Le dernier motif d’inquiétude pour l’Otan serait une éventuelle tentative russe de former un bloc asiatique qui pourrait menacer les intérêts occidentaux. Pour l’heure, un duo sino-russe est à craindre. Deux semaines avant le sommet de Varsovie, Vladimir Poutine s’est rendu à Pékin où il a signé une trentaine d’accords de coopération dans le domaine de l’énergie et du commerce. Une visite riche en symboles car elle est intervenue juste après l’imposition de nouvelles sanctions européennes et américaines contre Moscou. La Russie semble vouloir ignorer les sanctions occidentales et développer ses exportations vers l’Asie et en premier lieu la Chine.
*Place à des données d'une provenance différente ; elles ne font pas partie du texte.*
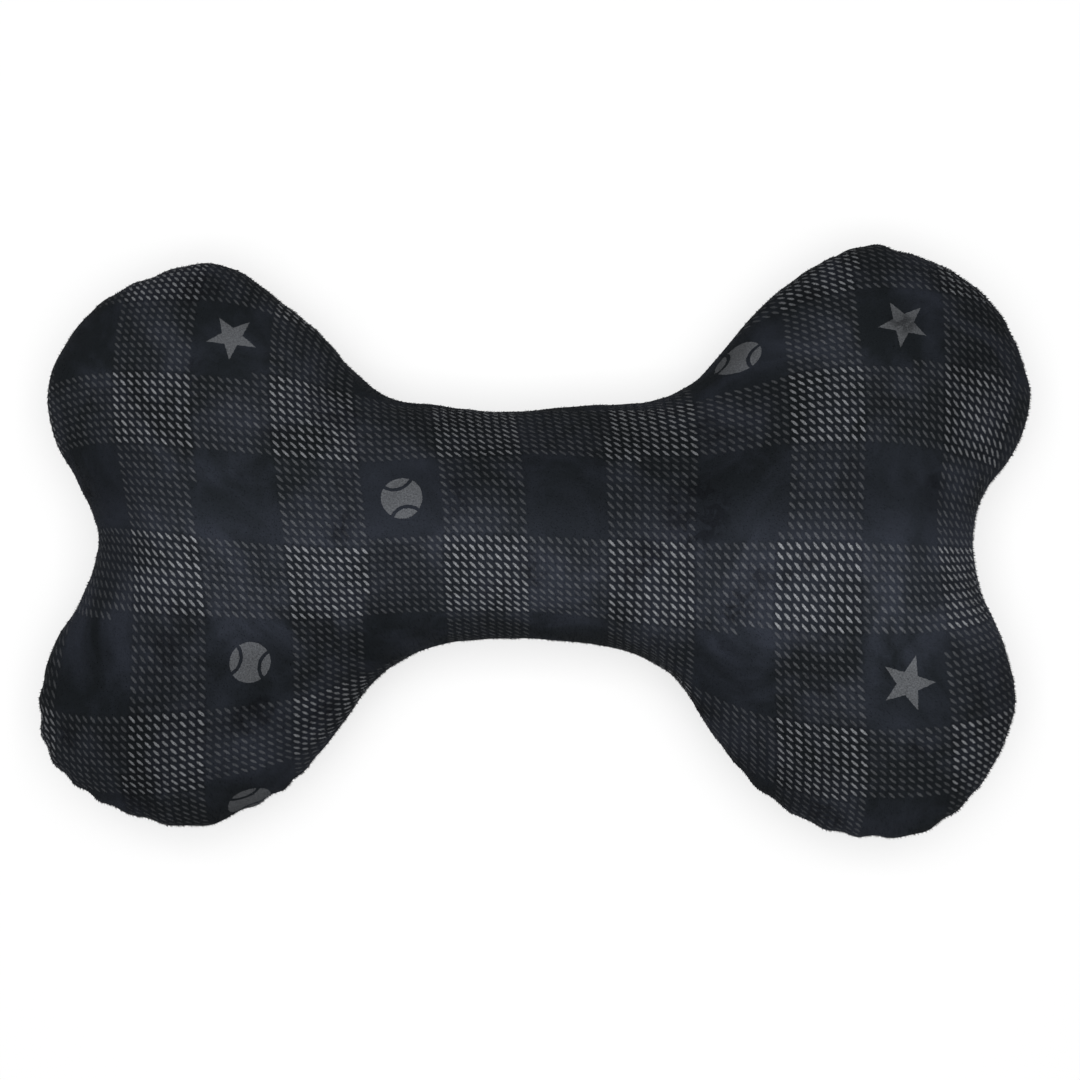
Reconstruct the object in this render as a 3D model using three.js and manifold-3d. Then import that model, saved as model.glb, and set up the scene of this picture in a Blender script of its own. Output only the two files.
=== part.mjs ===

Déjà, les deux géants asiatiques partagent des positions communes sur la plupart des dossiers régionaux, notamment leur opposition à l’hégémonie américaine.
Nouvelle guerre froide ?
A la lumière de ces évolutions, une nouvelle guerre froide se profile-t-elle à l’horizon ? « Il est vrai qu’une nouvelle guerre froide est devenue inéluctable après la crise ukrainienne, mais elle n’aura jamais l’ampleur de l’ancienne guerre froide (1949-1990) », prévoit Hicham Ahmed. En effet, le contexte politique actuel diffère complètement de celui de l’ancienne guerre froide. La Russie est aujourd’hui beaucoup moins puissante que l’ex-Union soviétique. « La Russie a perdu beaucoup de son poids politique après la dislocation de l’Union soviétique et elle ne pourrait plus mener — seule — une guerre froide contre l’Occident. L’équilibre des puissances serait inégal », affirme-t-il. De plus, la disparition du conflit idéologique qui aggravait la guerre froide entre le camp communiste et le camp libéral va aussi rendre le conflit entre les superpuissances beaucoup moins féroce.
Malgré ces airs de guerre froide, il semblerait que l’Alliance a décidé d’employer la célèbre formule occidentale : « Dissuasion et Dialogue ». Preuve : les 28 ont tenu, à la fin de leur sommet, à affirmer leur volonté de donner une nouvelle chance de « dialogue » avec Moscou. A ce propos, une réunion a été fixée entre les deux rivaux au niveau des ambassadeurs le 13 juillet à Bruxelles, de quoi entrouvrir la porte de l’apaisement entre les superpuissances de la planète.